None of this changes the eight steps above. It does mean your written statement, probation clause and record-keeping need to be solid from day one rather than an afterthought.

Frequently Asked Questions

Do I need payroll software for one employee in the UK?
Not necessarily. HMRC’s free Basic PAYE Tools works for employers with fewer than 10 staff and covers the legal requirement to submit Real Time Information on or before each payday. Paid software adds convenience, like automated payslips and pension file uploads, but it isn’t a legal requirement for a single first hire.
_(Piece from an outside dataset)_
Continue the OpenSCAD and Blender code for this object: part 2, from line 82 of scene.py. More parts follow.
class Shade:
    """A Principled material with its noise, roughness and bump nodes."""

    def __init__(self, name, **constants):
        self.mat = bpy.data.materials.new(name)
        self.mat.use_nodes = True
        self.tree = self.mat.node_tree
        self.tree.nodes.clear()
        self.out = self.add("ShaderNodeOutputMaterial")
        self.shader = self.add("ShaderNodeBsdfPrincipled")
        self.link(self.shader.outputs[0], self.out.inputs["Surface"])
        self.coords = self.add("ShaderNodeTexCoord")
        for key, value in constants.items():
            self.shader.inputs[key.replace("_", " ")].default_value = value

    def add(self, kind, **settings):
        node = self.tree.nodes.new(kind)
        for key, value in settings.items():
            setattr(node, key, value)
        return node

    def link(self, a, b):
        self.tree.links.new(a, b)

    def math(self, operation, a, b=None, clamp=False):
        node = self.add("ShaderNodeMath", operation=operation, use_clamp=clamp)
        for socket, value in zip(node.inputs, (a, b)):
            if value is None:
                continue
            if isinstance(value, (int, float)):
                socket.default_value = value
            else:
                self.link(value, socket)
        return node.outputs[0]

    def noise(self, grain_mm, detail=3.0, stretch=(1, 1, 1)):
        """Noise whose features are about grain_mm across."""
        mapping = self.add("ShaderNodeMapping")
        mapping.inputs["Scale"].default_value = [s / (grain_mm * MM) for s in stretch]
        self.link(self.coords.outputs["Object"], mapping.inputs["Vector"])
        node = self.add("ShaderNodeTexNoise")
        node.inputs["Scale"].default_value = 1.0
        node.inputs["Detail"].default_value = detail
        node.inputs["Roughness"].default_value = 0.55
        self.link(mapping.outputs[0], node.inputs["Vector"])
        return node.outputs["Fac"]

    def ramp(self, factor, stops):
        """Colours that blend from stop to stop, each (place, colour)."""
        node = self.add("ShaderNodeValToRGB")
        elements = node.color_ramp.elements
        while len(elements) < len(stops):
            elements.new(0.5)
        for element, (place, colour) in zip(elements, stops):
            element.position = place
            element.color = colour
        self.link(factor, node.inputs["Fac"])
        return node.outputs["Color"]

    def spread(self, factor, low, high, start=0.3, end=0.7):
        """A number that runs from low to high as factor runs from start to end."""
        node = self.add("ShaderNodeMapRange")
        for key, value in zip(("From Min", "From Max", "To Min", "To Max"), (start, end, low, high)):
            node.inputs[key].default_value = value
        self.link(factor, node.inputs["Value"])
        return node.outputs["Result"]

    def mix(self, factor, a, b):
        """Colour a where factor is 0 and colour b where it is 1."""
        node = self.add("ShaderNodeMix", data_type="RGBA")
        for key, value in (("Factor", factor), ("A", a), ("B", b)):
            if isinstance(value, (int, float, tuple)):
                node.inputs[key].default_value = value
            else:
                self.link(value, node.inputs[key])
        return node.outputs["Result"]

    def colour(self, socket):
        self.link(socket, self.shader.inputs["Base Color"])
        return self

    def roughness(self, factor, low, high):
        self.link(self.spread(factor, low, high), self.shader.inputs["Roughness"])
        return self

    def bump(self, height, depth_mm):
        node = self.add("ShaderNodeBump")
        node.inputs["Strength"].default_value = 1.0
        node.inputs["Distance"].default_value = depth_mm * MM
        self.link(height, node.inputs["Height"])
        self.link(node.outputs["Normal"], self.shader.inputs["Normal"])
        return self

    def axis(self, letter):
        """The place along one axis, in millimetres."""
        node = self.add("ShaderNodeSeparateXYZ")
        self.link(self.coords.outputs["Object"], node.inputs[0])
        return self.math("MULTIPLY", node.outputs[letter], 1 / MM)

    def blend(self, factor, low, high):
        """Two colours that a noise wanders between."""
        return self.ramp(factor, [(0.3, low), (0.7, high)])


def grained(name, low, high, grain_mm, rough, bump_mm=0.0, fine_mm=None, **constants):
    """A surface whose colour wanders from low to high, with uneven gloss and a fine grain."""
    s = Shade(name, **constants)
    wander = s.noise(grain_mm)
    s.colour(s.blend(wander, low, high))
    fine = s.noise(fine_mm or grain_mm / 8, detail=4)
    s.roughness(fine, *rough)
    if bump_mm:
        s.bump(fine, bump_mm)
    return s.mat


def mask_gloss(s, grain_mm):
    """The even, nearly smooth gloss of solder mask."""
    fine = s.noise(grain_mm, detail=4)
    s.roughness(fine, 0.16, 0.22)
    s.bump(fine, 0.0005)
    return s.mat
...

How much does it cost to hire an employee in the UK?
Budget for roughly 12–15% on top of the base salary to cover Employer National Insurance and minimum pension contributions, plus Employers’ Liability insurance. On a £30,000 salary, that’s typically an extra £4,500–£4,600 a year, though Employment Allowance can offset up to £10,500 of your employer National Insurance bill if you’re eligible.
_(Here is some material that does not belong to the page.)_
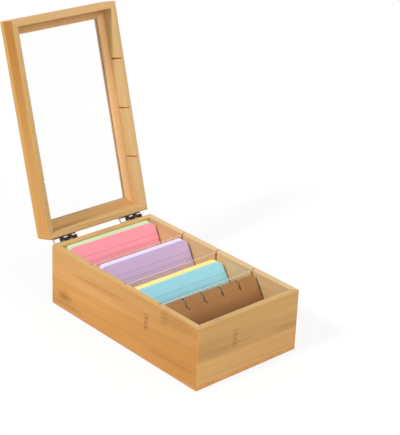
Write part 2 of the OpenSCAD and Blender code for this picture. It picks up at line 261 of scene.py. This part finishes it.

Can I employ someone without a contract in the UK?
No. You must provide a written statement of employment particulars on or before their first day of work. Even if you skip this, an employment relationship still legally exists the moment they start work under your control, so you’re bound by employee rights regardless of whether you’ve put anything in writing, you just also risk a tribunal penalty for not documenting it.

How long does it take to get a PAYE reference number?
Registering online usually takes up to five working days. Register as soon as you know your start date, and no earlier than two months before it, since you must have your PAYE reference in place before your employee’s first payday.

Do I need Employers’ Liability insurance if I’m hiring myself as a company director?
If you’re the sole director, own 50% or more of the company’s shares, and have no other employees, you’re exempt. The exemption ends the moment you employ anyone else, including a second director or a part-time staff member.